"Before I can accept your offer," I said, "I need to lay out every truly egregious thing I've ever written. I want to make sure that you're not surprised when the mob starts demanding you fire me."
The various writings I laid out were old, some of them stretching back to my early blogging days in 2002. All of them have been richly regretted, and apologized for, in the intervening years. But I knew that if I went to work for The Post, they would once again be thrown at me, and I wanted to make sure my prospective employer knew what it was getting into.
These sorts of conversations are becoming necessary as social media develops into a sort of freelance surveillance state.
Ostensibly, the mob is shocked to find that some public figure has said something regrettable. In truth, their ire long preceded the discovery of the offense, and they are overjoyed to have found a weapon that might destroy their hated enemy.
Movie writer and director James Gunn is the latest victim of this tactic. He was fired July 20 from the "Guardians of the Galaxy" franchise after alt-right provocateur Mike Cernovich uncovered years-old tweets from Gunn joking about rape and pedophilia.

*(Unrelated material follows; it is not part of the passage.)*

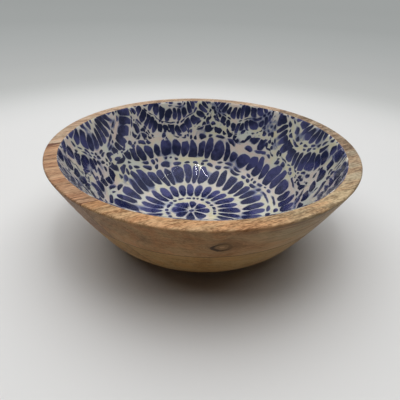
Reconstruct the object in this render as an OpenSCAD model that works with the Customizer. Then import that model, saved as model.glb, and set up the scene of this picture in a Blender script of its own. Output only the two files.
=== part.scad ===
// Serving bowl, turned from a blank of glued boards, with a printed lining under a clear coat.
// The bowl's axis is Z, its foot stands on z = 0, and its front looks along -Y.

/* [Bowl] */
// Diameter over the rim, at its widest
rim_d = 300; // [260:1:340]
// Height from the table to the top of the rim
bowl_h = 100; // [90:1:120]
// Diameter of the foot, where the wall's curve meets the table
foot_d = 112; // [90:1:134]

/* [Outer wall] */
// Angle of the wall at the rim, in degrees from upright
rim_angle = 26.6; // [20:0.1:32]
// Radius of the long, slight curve of the upper wall
flank_r = 540; // [400:10:900]
// Height at which the upper wall passes into the rounder belly
knee_h = 35.6; // [28:0.1:42]

/* [Hollow] */
// Width of the flat land on top of the rim
land_w = 11.8; // [8:0.1:18]
// Thickness of the wood under the middle of the floor
floor_t = 12; // [8:0.5:16]

/* [Edges and foot] */
// Rounding of the outer edge of the rim
rim_round = 1.6; // [0.5:0.1:3]
// Width of the ring that the bowl stands on
stand_w = 13; // [8:0.5:24]
// Depth of the recess inside that ring, hollowed so that the bowl doesn't rock
recess_depth = 2; // [1:0.1:4]

/* [Boards] */
// Thickness of the rim layer and of the wall layer; the base layer is what is left under them
board_t = 39; // [34:0.5:42]
// Direction in which the boards run, in degrees anticlockwise from X
board_turn = 27; // [0:1:90]
// Distance from the axis to the joint at the back of the rim layer
rim_joint_back = 53; // [20:1:90]
// Distance from the axis to the joint at the front of the rim layer
rim_joint_front = 68; // [20:1:90]
// Distance from the axis to the joint at the back of the wall layer
wall_joint_back = 30; // [10:1:70]
// Distance from the axis to the joint at the front of the wall layer
wall_joint_front = 76; // [20:1:80]
// Distance from the axis to the joint at the back of the base layer
base_joint_back = 58; // [10:1:70]
// Distance from the axis to the joint at the front of the base layer
base_joint_front = 30; // [10:1:70]

/* [Lining] */
// Thickness of the cream coat on the wood
ground_t = 0.4; // [0.2:0.1:1]
// Thickness of the printed sheet
sheet_t = 0.3; // [0.2:0.1:1]
// Thickness of the clear coat
coat_t = 0.8; // [0.4:0.1:2]
// Rounding of the clear coat's lip at the rim
lip_round = 0.5; // [0.2:0.1:1]

/* [Hidden] */
$fn = 360;

// Profiles are drawn in the half plane [distance from the axis, height].
// Each of their curves is an arc, and neighbouring arcs share a tangent where they meet.
rim_r = rim_d / 2;
foot_r = foot_d / 2;

// Unit vector out of a wall that leans at an angle from upright; -90 points up and 90 down
function wall_normal(a) = [cos(a), -sin(a)];

// The angle at which a wall leans where v points out of it
function angle_of(v) = asin(-v[1] / norm(v));

// Longest step along an arc, and the largest angle that a step turns by
arc_step = 3;
arc_angle = 15;

// Points along an arc round c, from one angle of the wall to another
function arc(c, r, from, to) =
    let (turn = abs(to - from), n = ceil(max(turn / arc_angle, turn * PI / 180 * r / arc_step)))
    [for (i = [0:n]) c + r * wall_normal(from + (to - from) * i / n)];

// A list without its first or last point, and a list turned round
function after_first(list) = [for (i = [1:len(list) - 1]) list[i]];
function before_last(list) = [for (i = [0:len(list) - 2]) list[i]];
function reversed(list) = [for (i = [len(list) - 1:-1:0]) list[i]];

// Rounding of the rim's outer edge, which is the widest point of the bowl
rim_edge_c = [rim_r - rim_round, bowl_h - rim_round];

// Upper wall: an arc that leaves that rounding at rim_angle
flank_c = rim_edge_c - (flank_r - rim_round) * wall_normal(rim_angle);
knee_angle = asin((flank_c[1] - knee_h) / flank_r);
knee = flank_c + flank_r * wall_normal(knee_angle);

// Belly: the one arc that goes on from the knee without a kink and ends on the foot's edge
foot_edge = [foot_r, 0];
to_foot = foot_edge - knee;
belly_r = -(to_foot * to_foot) / (2 * to_foot * wall_normal(knee_angle));
belly_c = knee - belly_r * wall_normal(knee_angle);
foot_angle = angle_of(foot_edge - belly_c);

// Hollow in the wood: the same wall, further in, and an arc that runs out flat on the floor
hollow_flank_r = norm([rim_r - land_w, bowl_h] - flank_c);
hollow_belly_r = (flank_c[1] - hollow_flank_r * sin(knee_angle) - floor_t) / (1 - sin(knee_angle));
hollow_belly_c = flank_c + (hollow_flank_r - hollow_belly_r) * wall_normal(knee_angle);

// Skins of the lining, as distances from the wood
sheet_in = ground_t;
coat_in = sheet_in + sheet_t;
lining_in = coat_in + coat_t;

// Joints between the layers
rim_layer_z = bowl_h - board_t;
wall_layer_z = rim_layer_z - board_t;

// Half the length of a cutting box, beyond the wood on every side
reach = rim_d;

// Outer wall, from the rim's land down to the foot's edge
outer_line = concat(
    arc(rim_edge_c, rim_round, -90, rim_angle),
    after_first(arc(flank_c, flank_r, rim_angle, knee_angle)),
    after_first(before_last(arc(belly_c, belly_r, knee_angle, foot_angle))),
    [foot_edge]
);

// Under the foot: the standing ring, a cove, and the roof of the recess
cove_c = [foot_r - stand_w - recess_depth, 0];
foot_line = concat(
    [[foot_r - stand_w, 0]],
    after_first(arc(cove_c, recess_depth, 0, -90)),
    [[0, recess_depth]]
);

// Wall and floor of the hollow, once a lining of that thickness is in it, from the given angle down
function hollow_line(lining, start) = concat(
    arc(flank_c, hollow_flank_r - lining, start, knee_angle),
    after_first(arc(hollow_belly_c, hollow_belly_r - lining, knee_angle, 90)),
    [[0, hollow_belly_c[1] - hollow_belly_r + lining]]
);

// Angle of that wall where it comes up to the rim
function brim_angle(lining) = asin((flank_c[1] - bowl_h) / (hollow_flank_r - lining));

// Lip of the clear coat: the rounding touches the top of the rim and the coat's inner face
lip_off = hollow_flank_r - lining_in + lip_round;
lip_angle = asin((flank_c[1] - bowl_h + lip_round) / lip_off);
lip_c = flank_c + lip_off * wall_normal(lip_angle);

// The whole turned blank, before it is told apart into its boards
module turned_wood() {
    rotate_extrude() polygon(concat(outer_line, foot_line, reversed(hollow_line(0, brim_angle(0)))));
}

// The space of one board: between two heights and two distances from the axis, measured across the boards.
// side is -1 or 1 for the left or right half of a board that the hollow cuts in two, and 0 for a whole one.
module board_space(low, high, front, back, side) {
    start = side > 0 ? 0 : -reach;
    run = side == 0 ? 2 * reach : reach;
    rotate([0, 0, board_turn]) translate([start, front, low]) cube([run, back - front, high - low]);
}

module board(low, high, front, back, side = 0) {
    intersection() {
        turned_wood();
        board_space(low, high, front, back, side);
    }
}

// A skin of the lining, between two distances from the wood
module skin(from, to) {
    rotate_extrude() polygon(concat(
        hollow_line(from, brim_angle(from)),
        reversed(hollow_line(to, brim_angle(to)))
    ));
}

module rim_board_back() {
    color([0.66, 0.53, 0.42]) board(rim_layer_z, bowl_h, rim_joint_back, reach);
}

module rim_board_left() {
    color([0.76, 0.62, 0.46]) board(rim_layer_z, bowl_h, -rim_joint_front, rim_joint_back, -1);
}

module rim_board_right() {
    color([0.76, 0.62, 0.46]) board(rim_layer_z, bowl_h, -rim_joint_front, rim_joint_back, 1);
}

module rim_board_front() {
    color([0.78, 0.64, 0.47]) board(rim_layer_z, bowl_h, -reach, -rim_joint_front);
}

module wall_board_back() {
    color([0.68, 0.54, 0.39]) board(wall_layer_z, rim_layer_z, wall_joint_back, reach);
}

module wall_board_left() {
    color([0.72, 0.56, 0.38]) board(wall_layer_z, rim_layer_z, -wall_joint_front, wall_joint_back, -1);
}

module wall_board_right() {
    color([0.72, 0.56, 0.38]) board(wall_layer_z, rim_layer_z, -wall_joint_front, wall_joint_back, 1);
}

module wall_board_front() {
    color([0.74, 0.6, 0.42]) board(wall_layer_z, rim_layer_z, -reach, -wall_joint_front);
}

module base_board_back() {
    color([0.7, 0.56, 0.4]) board(0, wall_layer_z, base_joint_back, reach);
}

module base_board_middle() {
    color([0.74, 0.58, 0.4]) board(0, wall_layer_z, -base_joint_front, base_joint_back);
}

module base_board_front() {
    color([0.71, 0.57, 0.42]) board(0, wall_layer_z, -reach, -base_joint_front);
}

module cream_ground() {
    color([0.84, 0.79, 0.66]) skin(0, sheet_in);
}

module printed_sheet() {
    color([0.2, 0.21, 0.38]) skin(sheet_in, coat_in);
}

module clear_coat() {
    color([0.9, 0.92, 0.94, 0.3]) rotate_extrude() polygon(concat(
        hollow_line(coat_in, brim_angle(coat_in)),
        reversed(hollow_line(lining_in, lip_angle)),
        reversed(before_last(arc(lip_c, lip_round, -90, lip_angle - 180)))
    ));
}

rim_board_back();
rim_board_left();
rim_board_right();
rim_board_front();
wall_board_back();
wall_board_left();
wall_board_right();
wall_board_front();
base_board_back();
base_board_middle();
base_board_front();
cream_ground();
printed_sheet();
clear_coat();
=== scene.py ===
import math

import bpy
import numpy as np
from mathutils import Matrix, Vector


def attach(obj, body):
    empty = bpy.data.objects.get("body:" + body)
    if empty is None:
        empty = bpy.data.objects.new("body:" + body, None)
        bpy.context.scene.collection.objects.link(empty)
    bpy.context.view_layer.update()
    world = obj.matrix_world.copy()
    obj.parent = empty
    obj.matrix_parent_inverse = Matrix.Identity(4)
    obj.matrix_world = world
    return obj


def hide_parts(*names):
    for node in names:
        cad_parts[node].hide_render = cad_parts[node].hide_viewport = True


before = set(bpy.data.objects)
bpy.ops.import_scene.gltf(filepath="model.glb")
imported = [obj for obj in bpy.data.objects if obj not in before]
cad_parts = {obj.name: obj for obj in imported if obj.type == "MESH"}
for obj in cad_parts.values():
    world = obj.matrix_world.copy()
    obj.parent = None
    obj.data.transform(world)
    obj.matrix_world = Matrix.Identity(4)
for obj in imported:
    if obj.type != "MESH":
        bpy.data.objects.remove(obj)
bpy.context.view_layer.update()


# Base of the bowl: three boards glued edge to edge, the lowest layer of the blank.
# Oiled hardwood, turned on the lathe, so its growth rings and fibres run on through the curve.

class Wire:
    """One output of a shader node. Arithmetic on it adds Math nodes, and make() adds any other node."""

    def __init__(self, socket):
        self.socket = socket

    def make(self, kind, settings, sockets, output=0):
        """Adds a node: its type, its settings, which come first, and the values or wires of its sockets."""
        tree = self.socket.id_data
        node = tree.nodes.new("ShaderNode" + kind)
        for name, value in settings.items():
            if name == "stops":
                ramp = node.color_ramp
                while len(ramp.elements) < len(value):
                    ramp.elements.new(1.0)
                for element, (position, colour) in zip(ramp.elements, value):
                    element.position = position
                    element.color = (*colour, 1.0)
            else:
                setattr(node, name, value)
        for name, value in sockets.items():
            if isinstance(value, Wire):
                tree.links.new(value.socket, node.inputs[name])
            else:
                node.inputs[name].default_value = value
        return Wire(node.outputs[output])

    def math(self, operation, *others):
        return self.make("Math", {"operation": operation}, dict(enumerate((self, *others))))

    def flipped(self, operation, other):
        return self.make("Math", {"operation": operation}, {0: other, 1: self})

    def __add__(self, other):
        return self.math("ADD", other)

    __radd__ = __add__

    def __sub__(self, other):
        return self.math("SUBTRACT", other)

    def __rsub__(self, other):
        return self.flipped("SUBTRACT", other)

    def __mul__(self, other):
        return self.math("MULTIPLY", other)

    __rmul__ = __mul__

    def __truediv__(self, other):
        return self.math("DIVIDE", other)

    def __rtruediv__(self, other):
        return self.flipped("DIVIDE", other)

    def __pow__(self, other):
        return self.math("POWER", other)

    def __rpow__(self, other):
        return self.flipped("POWER", other)

    def __gt__(self, other):
        return self.math("GREATER_THAN", other)

    def __lt__(self, other):
        return self.math("LESS_THAN", other)

    def __abs__(self):
        return self.math("ABSOLUTE")

    def rise(self, start, end):
        """0 up to start, 1 from end on, and a soft step between; start may be the higher one."""
        return self.make("MapRange", {"interpolation_type": "SMOOTHSTEP"},
                         {"Value": self, "From Min": start, "From Max": end})

    def noise(self, detail=2.0, roughness=0.5, output=0):
        """Smooth noise in 0 to 1 at these coordinates, one feature to each unit."""
        values = {"Vector": self, "Scale": 1.0, "Detail": detail, "Roughness": roughness}
        return self.make("TexNoise", {}, values, output)

    def blend(self, first, second):
        """The first colour where this wire is 0, and the second where it is 1."""
        return self.make("Mix", {"data_type": "RGBA"}, {0: self, 6: first, 7: second}, 2)

    def parts(self):
        """The three numbers of a vector or colour."""
        split = self.make("SeparateXYZ", {}, {0: self}).socket.node
        return [Wire(out) for out in split.outputs]


def vector(x, y, z):
    """Three wires or numbers as one vector. At least one of them is a wire."""
    first = next(w for w in (x, y, z) if isinstance(w, Wire))
    return first.make("CombineXYZ", {}, {0: x, 1: y, 2: z})


def new_finish(name, **uniform):
    """A material, its Principled shader with the values that are the same all over, and Object coordinates."""
    material = bpy.data.materials.new(name)
    material.use_nodes = True
    shader = material.node_tree.nodes["Principled BSDF"]
    for socket, value in uniform.items():
        shader.inputs[socket.replace("_", " ")].default_value = value
    place = Wire(material.node_tree.nodes.new("ShaderNodeTexCoord").outputs["Object"])
    return material, shader, place


def plug(shader, **wires):
    """Links wires to the shader's sockets by name."""
    for socket, wire in wires.items():
        shader.id_data.links.new(wire.socket, shader.inputs[socket.replace("_", " ")])


MM = 0.001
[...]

The Gunn revelations are being cast in some quarters as revenge for his approving comments two months ago about ABC's firing of Roseanne Barr, a Trump supporter, for her online transgressions.
In the wilds of social media, left-wing partisans are undoubtedly doing some finger-stretching exercises as they rev up their keyboards to avenge Gunn.
Before Twitter is hopelessly fouled by all the rotting corpses of once-glittering careers, maybe everyone on the platform who has ever tweeted something they regret should confess now and get it out of the way. And then see if we can't agree on some sort of statute of limitations for offensive Internettery.
Among other reasons, statutes of limitations exist to fulfill the deep human need for predictability --- to let us get on with life instead of constantly looking over our shoulder to see if our past is catching up with us. And in the increasingly partisan world of social media, that need is becoming particularly acute.
We're in a liminal moment between old and new social norms, and with the cultural landscape so unstable, positions that used to be easily defensible often turn into unexpected death traps. Much of this represents progress, of course.
But there are good reasons that decent societies ban ex post facto laws; for those same reasons, culture warriors should offer amnesty to anyone who is guilty of saying things that were not beyond the pale at the time they said them.
But because technology is evolving nearly as fast as the cultural landscape, we should also offer grace even to utterances that were outrageous at the time. Emergent communications technologies are often first used informally, by early adopters who treat them as a sort of extended private space. In that space, they talk as they would among friends, not for public consumption.
Naturally, people should not say horrible things to their friends, but, naturally, people do --- mostly as jokes, occasionally as thought experiments they later think the better of.
"People who drive the speed limit in the left-hand lane," a solemnly drunken banker once told me, "should be shot." Obviously, he was not serious.
As a deadpan joke in a cozy bar, it was moderately funny; as a newspaper op-ed it would be sociopathic. Most of us understand the difference. But we should show some mercy to those early adopters who didn't realize that blogs or social media would end up being more like a newspaper than a barstool.
We don't have a statute of limitations for murder, of course, and I'm not advocating a blanket amnesty for heinous offenses. Someone who spent a decade advocating, say, white supremacy should have to display sincere repentance and a history of good works before being excused.
But people who merely made dumb jokes should be offered the chance to apologize, and to start with a clean slate, rather than seeing their lives wrecked over ephemeral missteps.
Few of us are the sort of relentless prig who has never made an off-color suggestion even in jest. Which means that few of us can survive in a world that refuses to let the dead past stay buried.